▸ EXERCISE PROMPT:
Take the data below and repeat it exactly.
____
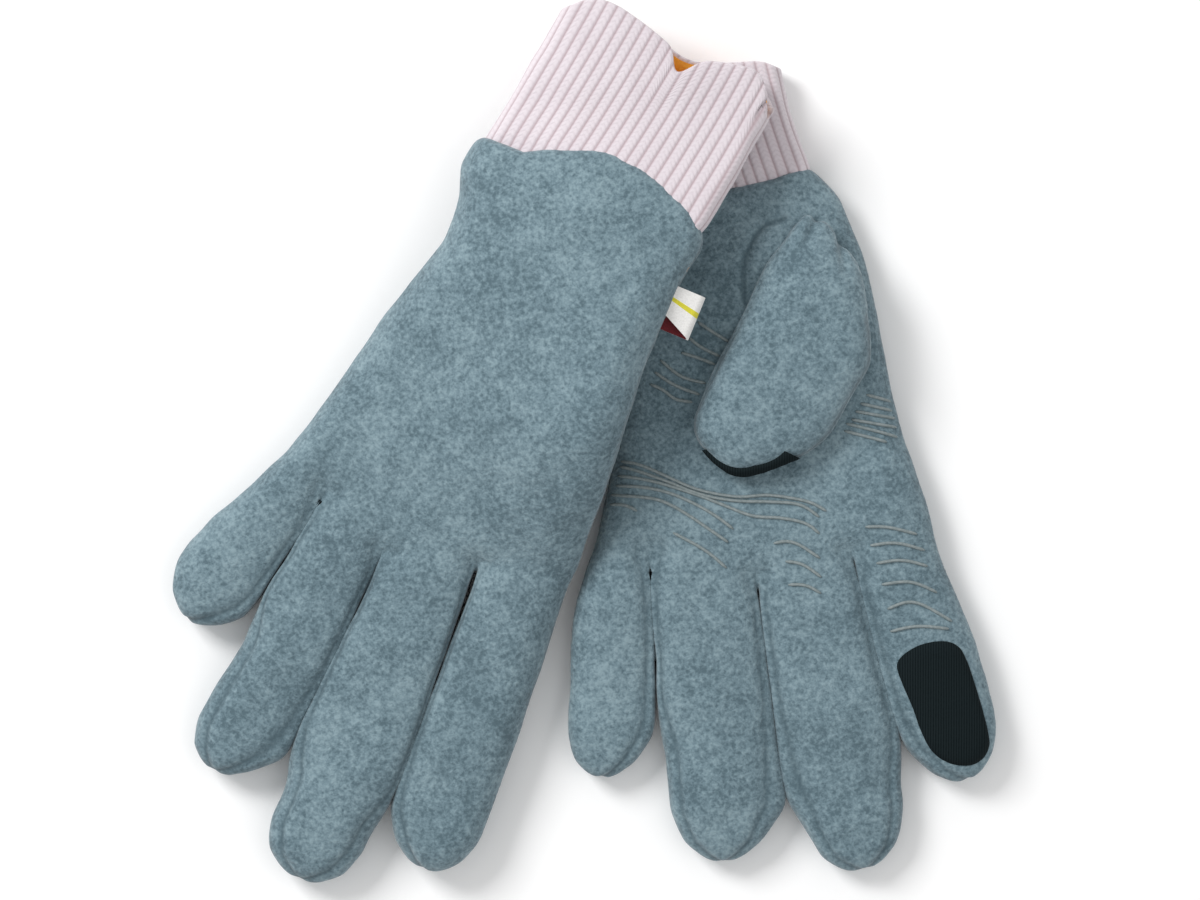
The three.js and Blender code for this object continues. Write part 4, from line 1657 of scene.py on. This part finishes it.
def add_label():
    outer, inner = label_profile()
    along = LABEL_LOW - LABEL_TOP
    length = np.linalg.norm(along)
    along = along / length
    out = np.array([-along[1], along[0]])
    level = drape(*LABEL_TOP) + CUFFS["right"]["thick"] / 2 - 1.0
    rows = []
    for share in np.linspace(0, 1, LABEL_ROWS):
        curl = 0.5 * math.sin(share * math.pi)
        for ring in (outer, inner):
            base = LABEL_TOP + along * length * share
            setback = LABEL_SETBACK * share * (ring[:, 1] > 0) * (1 - ring[:, 0] / LABEL_REACH)
            plan = base + np.outer(ring[:, 0], out) - np.outer(setback, along)
            height = level + ring[:, 1] - LABEL_DROOP * ring[:, 0] + curl
            rows.append(np.column_stack([plan, height]))
    count = len(outer)
    index = np.arange(len(rows) * count).reshape(-1, 2, count)
    faces, tones = [], []

    def quad(a, b, c, d, tone):
        faces.append([a, b, c, d])
        tones.append(tone)

    for row in range(len(index) - 1):
        for k in range(count - 1):
            for layer in (0, 1):
                own, nxt = index[row, layer], index[row + 1, layer]
                striped = layer == 0 and row == STRIPE_ROW
                quad(own[k], own[k + 1], nxt[k + 1], nxt[k], 2 if striped else layer)
        for k in (0, count - 1):
            own, nxt = index[row], index[row + 1]
            quad(own[0, k], own[1, k], nxt[1, k], nxt[0, k], 0)
    for row in (0, len(index) - 1):
        for k in range(count - 1):
            own = index[row]
            quad(own[0, k], own[0, k + 1], own[1, k + 1], own[1, k], 0)
    mesh = plain_mesh("right_loop_label", np.vstack(rows), faces)
    mesh.materials.append(LABEL)
    mesh.materials.append(LABEL_BACK)
    mesh.materials.append(LABEL_STRIPE)
    mesh.polygons.foreach_set("material_index", tones)
    turn_faces_out(mesh)
    label = add_object("right_loop_label_ribbon", mesh)
    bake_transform(label)
    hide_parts("right_loop_label")
    declare_sheet(label, "right_loop_label")


add_label()
print("label added")

# %% [markdown]
# ## Studio
#
# A white table, a bright even surround and one large soft lamp from the upper left, which gives the
# faint shadows between the fingers. The camera looks straight down from high up.

# %% Floor, light and camera
CAMERA_HEIGHT = 1.6
PICTURE_WIDTH = 0.348
VIEW_CENTRE = (0.0044, -0.0012)
CAMERA_REST = 0.013
SENSOR = 36
FLOOR_HALF = 3000


def add_floor():
    corners = [(-1, -1, 0), (1, -1, 0), (1, 1, 0), (-1, 1, 0)]
    mesh = plain_mesh("floor", FLOOR_HALF * np.array(corners), [(0, 1, 2, 3)])
    shader = Shader("white_table", 0.9)
    shader.colour((0.93, 0.93, 0.93))
    add_object("floor", mesh, shader.material)


def add_lamp(name, place, size, power, target=(0, 0, 0)):
    data = bpy.data.lights.new(name, "AREA")
    data.size = size
    data.energy = power
    lamp = bpy.data.objects.new(name, data)
    bpy.context.scene.collection.objects.link(lamp)
    lamp.location = place
    way = Vector(target) - Vector(place)
    lamp.rotation_euler = way.to_track_quat("-Z", "Y").to_euler()


def add_camera():
    data = bpy.data.cameras.new("camera")
    data.sensor_width = SENSOR
    data.lens = SENSOR * CAMERA_HEIGHT / PICTURE_WIDTH
    camera = bpy.data.objects.new("camera", data)
    bpy.context.scene.collection.objects.link(camera)
    camera.location = (*VIEW_CENTRE, CAMERA_HEIGHT + CAMERA_REST)
    bpy.context.scene.camera = camera


def add_surround():
    world = bpy.data.worlds.new("surround")
    world.use_nodes = True
    background = world.node_tree.nodes["Background"]
    background.inputs["Color"].default_value = (1, 1, 1, 1)
    background.inputs["Strength"].default_value = 0.65
    bpy.context.scene.world = world


add_floor()
add_lamp("key", (-0.9, 0.75, 1.05), 0.6, 18)
add_lamp("fill", (0.9, -0.3, 1.4), 1.2, 3)
add_surround()
add_camera()
scene = bpy.context.scene
scene.view_settings.view_transform = "Standard"
scene.view_settings.look = "None"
____
▸ SOLUTION:
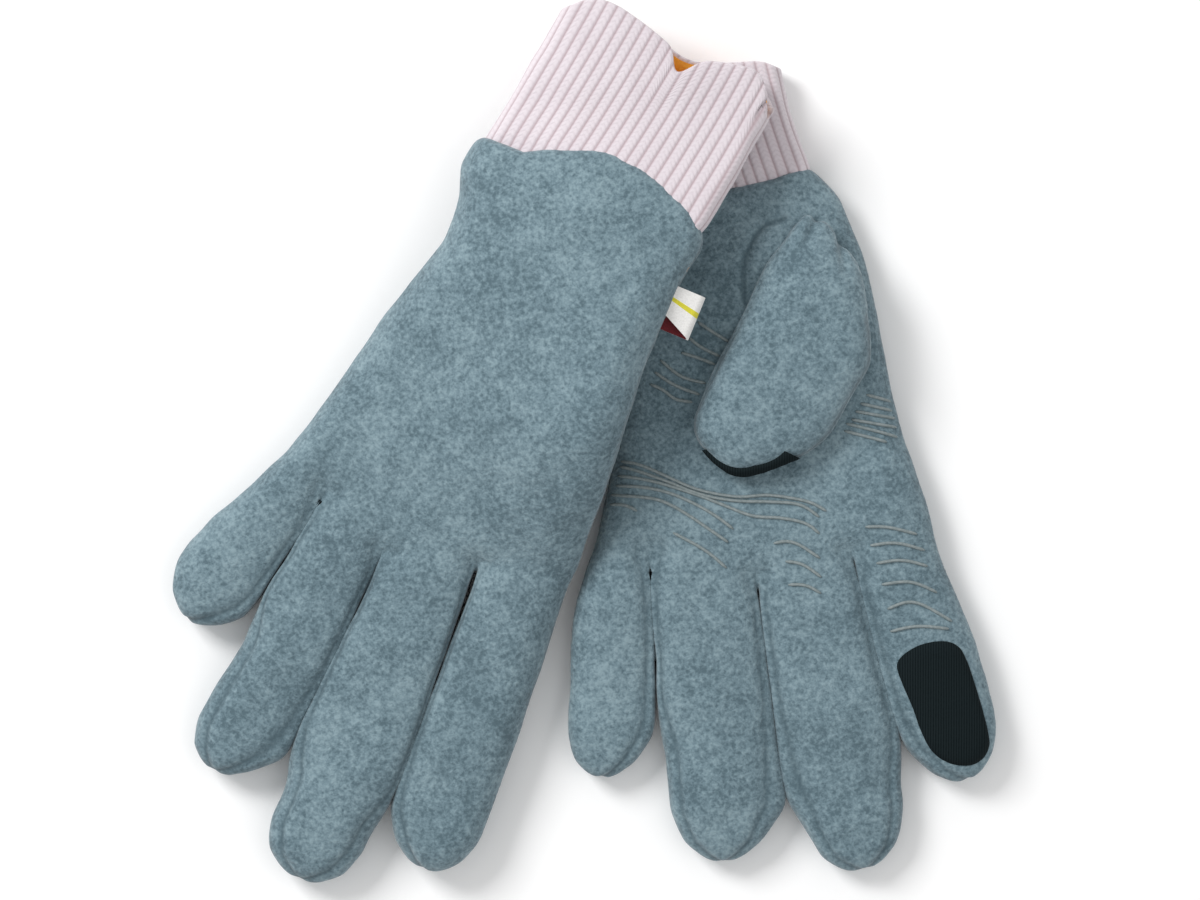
The three.js and Blender code for this object continues. Write part 4, from line 1657 of scene.py on. This part finishes it.
def add_label():
    outer, inner = label_profile()
    along = LABEL_LOW - LABEL_TOP
    length = np.linalg.norm(along)
    along = along / length
    out = np.array([-along[1], along[0]])
    level = drape(*LABEL_TOP) + CUFFS["right"]["thick"] / 2 - 1.0
    rows = []
    for share in np.linspace(0, 1, LABEL_ROWS):
        curl = 0.5 * math.sin(share * math.pi)
        for ring in (outer, inner):
            base = LABEL_TOP + along * length * share
            setback = LABEL_SETBACK * share * (ring[:, 1] > 0) * (1 - ring[:, 0] / LABEL_REACH)
            plan = base + np.outer(ring[:, 0], out) - np.outer(setback, along)
            height = level + ring[:, 1] - LABEL_DROOP * ring[:, 0] + curl
            rows.append(np.column_stack([plan, height]))
    count = len(outer)
    index = np.arange(len(rows) * count).reshape(-1, 2, count)
    faces, tones = [], []

    def quad(a, b, c, d, tone):
        faces.append([a, b, c, d])
        tones.append(tone)

    for row in range(len(index) - 1):
        for k in range(count - 1):
            for layer in (0, 1):
                own, nxt = index[row, layer], index[row + 1, layer]
                striped = layer == 0 and row == STRIPE_ROW
                quad(own[k], own[k + 1], nxt[k + 1], nxt[k], 2 if striped else layer)
        for k in (0, count - 1):
            own, nxt = index[row], index[row + 1]
            quad(own[0, k], own[1, k], nxt[1, k], nxt[0, k], 0)
    for row in (0, len(index) - 1):
        for k in range(count - 1):
            own = index[row]
            quad(own[0, k], own[0, k + 1], own[1, k + 1], own[1, k], 0)
    mesh = plain_mesh("right_loop_label", np.vstack(rows), faces)
    mesh.materials.append(LABEL)
    mesh.materials.append(LABEL_BACK)
    mesh.materials.append(LABEL_STRIPE)
    mesh.polygons.foreach_set("material_index", tones)
    turn_faces_out(mesh)
    label = add_object("right_loop_label_ribbon", mesh)
    bake_transform(label)
    hide_parts("right_loop_label")
    declare_sheet(label, "right_loop_label")


add_label()
print("label added")

# %% [markdown]
# ## Studio
#
# A white table, a bright even surround and one large soft lamp from the upper left, which gives the
# faint shadows between the fingers. The camera looks straight down from high up.

# %% Floor, light and camera
CAMERA_HEIGHT = 1.6
PICTURE_WIDTH = 0.348
VIEW_CENTRE = (0.0044, -0.0012)
CAMERA_REST = 0.013
SENSOR = 36
FLOOR_HALF = 3000


def add_floor():
    corners = [(-1, -1, 0), (1, -1, 0), (1, 1, 0), (-1, 1, 0)]
    mesh = plain_mesh("floor", FLOOR_HALF * np.array(corners), [(0, 1, 2, 3)])
    shader = Shader("white_table", 0.9)
    shader.colour((0.93, 0.93, 0.93))
    add_object("floor", mesh, shader.material)


def add_lamp(name, place, size, power, target=(0, 0, 0)):
    data = bpy.data.lights.new(name, "AREA")
    data.size = size
    data.energy = power
    lamp = bpy.data.objects.new(name, data)
    bpy.context.scene.collection.objects.link(lamp)
    lamp.location = place
    way = Vector(target) - Vector(place)
    lamp.rotation_euler = way.to_track_quat("-Z", "Y").to_euler()


def add_camera():
    data = bpy.data.cameras.new("camera")
    data.sensor_width = SENSOR
    data.lens = SENSOR * CAMERA_HEIGHT / PICTURE_WIDTH
    camera = bpy.data.objects.new("camera", data)
    bpy.context.scene.collection.objects.link(camera)
    camera.location = (*VIEW_CENTRE, CAMERA_HEIGHT + CAMERA_REST)
    bpy.context.scene.camera = camera


def add_surround():
    world = bpy.data.worlds.new("surround")
    world.use_nodes = True
    background = world.node_tree.nodes["Background"]
    background.inputs["Color"].default_value = (1, 1, 1, 1)
    background.inputs["Strength"].default_value = 0.65
    bpy.context.scene.world = world


add_floor()
add_lamp("key", (-0.9, 0.75, 1.05), 0.6, 18)
add_lamp("fill", (0.9, -0.3, 1.4), 1.2, 3)
add_surround()
add_camera()
scene = bpy.context.scene
scene.view_settings.view_transform = "Standard"
scene.view_settings.look = "None"